Without hesitation or repetition (and just a touch of deviation) Gyles, the Just A Minute regular and self-confessed grammar guru, skewers the linguistic horrors of our time, tells us where we've been going wrong (and why), and reveals his tips and tricks to ensure that, in future, we make fewer (rather than 'less') mistakes. End of.
(Is 'End of' alright? Is 'alright' all right? You'll find out right here . . . )

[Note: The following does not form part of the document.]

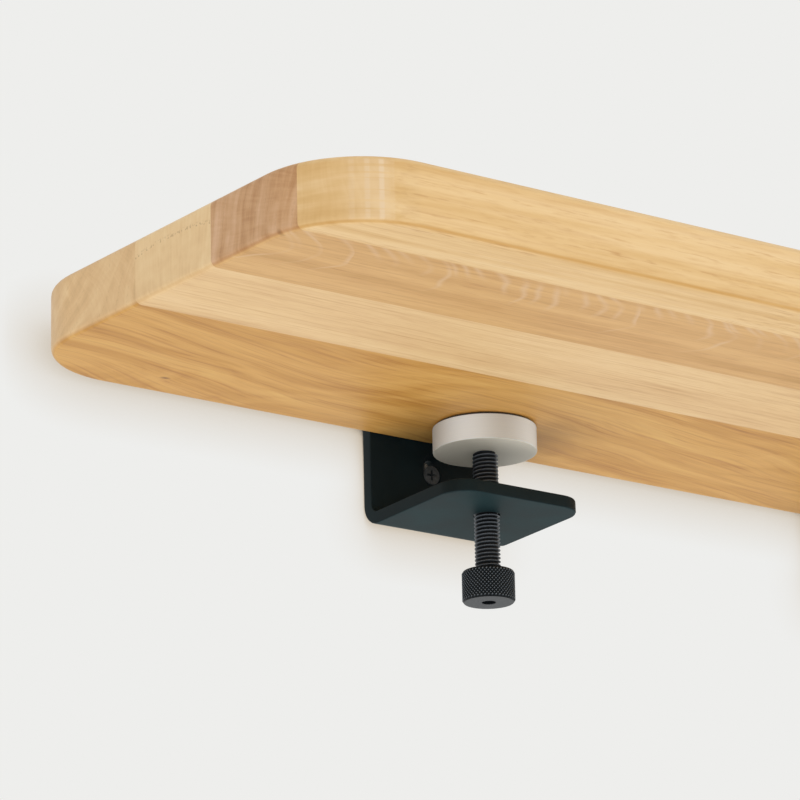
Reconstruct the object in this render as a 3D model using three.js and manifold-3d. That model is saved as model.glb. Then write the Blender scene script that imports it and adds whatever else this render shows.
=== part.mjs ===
// Wall-mounted nightstand: an oak board gripped at its back edge by two folded steel clamp brackets.
// Each bracket works like a bench vice: a knurled knob turns a threaded rod, and the rod pushes a disc
// up against the board's underside, so that the board is held between the disc and the upper jaw.
// Millimetres. +X runs along the board, +Y into the wall, +Z up. The origin lies on the wall's face,
// midway between the two brackets and level with the board's underside.

import * as THREE from "three";
import { mergeVertices } from "three/addons/utils/BufferGeometryUtils.js";
import Module from "manifold-3d";

const wasm = await Module();
wasm.setup();

// Board
const BOARD_LENGTH = 610;
const BOARD_DEPTH = 204;
const BOARD_THICKNESS = 24.4;
const BOARD_CORNER_RADIUS = 39;
const BOARD_EDGE_ROUND = 2.5;
const BOARD_SETBACK = 5.2; // from the wall to the board's back edge, which stands against the plates
const GLUE_LINE = 0.1;

// The four glued staves, from the wall to the front edge
const STAVES = [
  { name: "back_stave", width: 84, colour: "#b98f60" },
  { name: "third_stave", width: 48, colour: "#dcc19a" },
  { name: "second_stave", width: 48, colour: "#bd9775" },
  { name: "front_stave", width: 24, colour: "#d8b981" },
];

// Bracket: one steel plate folded twice into a C, open to the front
const BRACKET_SPACING = 224; // between the two rod axes
const BRACKET_WIDTH = 61.8;
const BRACKET_DEPTH = 60; // from the wall to the jaws' front edges
const STEEL = 5;
const BEND_INNER_RADIUS = 3.5;
const JAW_CORNER_RADIUS = 11;
const FLANGE_DROP = 35.8; // from the board's underside to the lower flange's lower face
const LINER_THICKNESS = 1;
const LINER_MARGIN = 2; // from the liner's edge to the jaw's
const LINER_GAP = 0.05; // above and below the liner
const LINER_FROM_WALL = 9; // clear of the upper bend
const ROD_FROM_WALL = 36.8;
const ROD_HOLE_RADIUS = 5.25;

// Clamp disc, with the pad on it and the clip that keeps it on the rod
const DISC_RADIUS = 20;
const DISC_THICKNESS = 10;
const DISC_EDGE_CHAMFER = 0.4;
const PAD_RADIUS = 19.6;
const PAD_THICKNESS = 0.8;
const PAD_GAP = 0.1; // between the pad and the board
const DISC_BORE_RADIUS = 3.3;
const DISC_POCKET_RADIUS = 6.5;
const DISC_POCKET_DEPTH = 4.5;
const CLIP_INNER_RADIUS = 2.4;
const CLIP_OUTER_RADIUS = 5;
const CLIP_THICKNESS = 0.8;
const CLIP_MOUTH = 3.6;
const CLIP_GAP = 0.3; // under the clip

// Threaded rod, M10 x 1.5
const THREAD_PITCH = 1.5;
const THREAD_CREST_RADIUS = 4.93;
const THREAD_ROOT_RADIUS = 4.1;
const THREAD_STEPS = 10; // steps in one turn of the helix
const THREAD_CHAMFER = 0.8;
const SPIGOT_RADIUS = 3;
const SPIGOT_GROOVE_RADIUS = 2.1;
const SPIGOT_GROOVE_WIDTH = 1.2;
const SPIGOT_HEAD = 1.6; // above the clip
const SHOULDER_GAP = 0.1; // between the rod's shoulder and the disc
const ROD_END_RADIUS = 4.2; // where the thread runs out
const ROD_TAIL_RADIUS = 4.05; // the plain end inside the knob
const ROD_TAIL_GAP = 0.3; // under the rod's end
const HEX_KEY = 5; // across the flats
const HEX_DEPTH = 5;

// Knurled knob
const KNOB_BOTTOM = -70.1;
const KNOB_HEIGHT = 12.2;
const KNOB_RADIUS = 10.2;
const KNURL_DEPTH = 0.4;
const KNURL_COLUMNS = 40;
const KNURL_ROWS = 7;
const KNOB_CHAMFER = 0.6;
const KNOB_BORE_RADIUS = 4.5;
const KNOB_FLOOR = 2;
const KNOB_KEY_HOLE_RADIUS = 3;
const KNOB_MOUTH_GAP = 0.4; // round the thread
const KNOB_MOUTH_DEPTH = 1.1;

// Wall screws, their holes in the plate and their plugs in the wall
const SCREW_RADIUS = 2;
const SCREW_HEAD_RADIUS = 3.8;
const SCREW_LENGTH = 40;
const SCREW_TIP = 4;
const SCREW_SINK = 0.2; // how far the head lies below the plate's face
const SCREW_HOLE_RADIUS = 2.3;
const COUNTERSINK_RADIUS = 4.3;
const SLOT_TRAVEL = 4; // how far the bracket can be moved on its lower screw
const SCREW_OFFSET = -1.8; // along X, from the rod's axis to the screws
const LOWER_SCREW_Z = -12;
const UPPER_SCREW_Z = 14;
const CROSS_WIDTH = 1;
const CROSS_LENGTH = 4.4;
const CROSS_DEPTH = 1.6;
const PLUG_LENGTH = 30;
const PLUG_RADIUS = 3;
const PLUG_COLLAR_RADIUS = 3.6;
const PLUG_COLLAR_WIDTH = 1;
const PLUG_SLIT_WIDTH = 1;
const PLUG_SLIT_START = 8;
const PLUG_RINGS = 2;
const PLUG_RING_DEPTH = 0.4;
const PLUG_RING_SLOPE = 0.7; // share of a ring's length that slopes
const PLUG_RING_END = 2; // plain length past the last ring
const PLUG_TIP_STEP = 0.3; // how much slimmer the far end is
const PLUG_SINK = 0.3; // how far the collar lies inside the wall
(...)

'Best thing ever, laugh-a-lot, spanning everything. Great book, I'm loving this' Chris Evans, BBC Radio 2
PUBLISHERS WEEKLY
Self-styled "language obsessive and... punctuation perfectionist" Brandreth (Oscar Wilde and the Return of Jack the Ripper), a mystery novelist, BBC broadcaster, and former member of Parliament, defends the correct use of English in this witty usage guide. Presenting "the richest language in the world" as a well-established route to health, wealth, and happiness albeit one imperiled by social media and other modern developments he starts with the basics: proper punctuation, dashes and hyphens, apostrophes, spelling, and pluralization. Brandreth uses humorous examples, historical asides (Dan Quayle's "potatoe" spelling), extensive charts, and mnemonic devices of his own creation to illustrate his points. Though the Queen's (i.e., British) English is his main focus, he also sets aside his "stiff upper lip" (a stereotypically English trait which is actually an American coinage) to explore its many divergences from American English. The resulting confusion, he shows, is compounded by the continual addition of all types of new words into the common lexicon, such as social media lingo, euphemisms, and portmanteaus. Ultimately, clarity, not rigid rule-adherence, is key to Brandreth's philosophy of writing. Bolstered with an epilogue giving straightforward definitions for different parts of speech, his passionate, enlightening, and easily navigable manual is certainly the right book at the right time.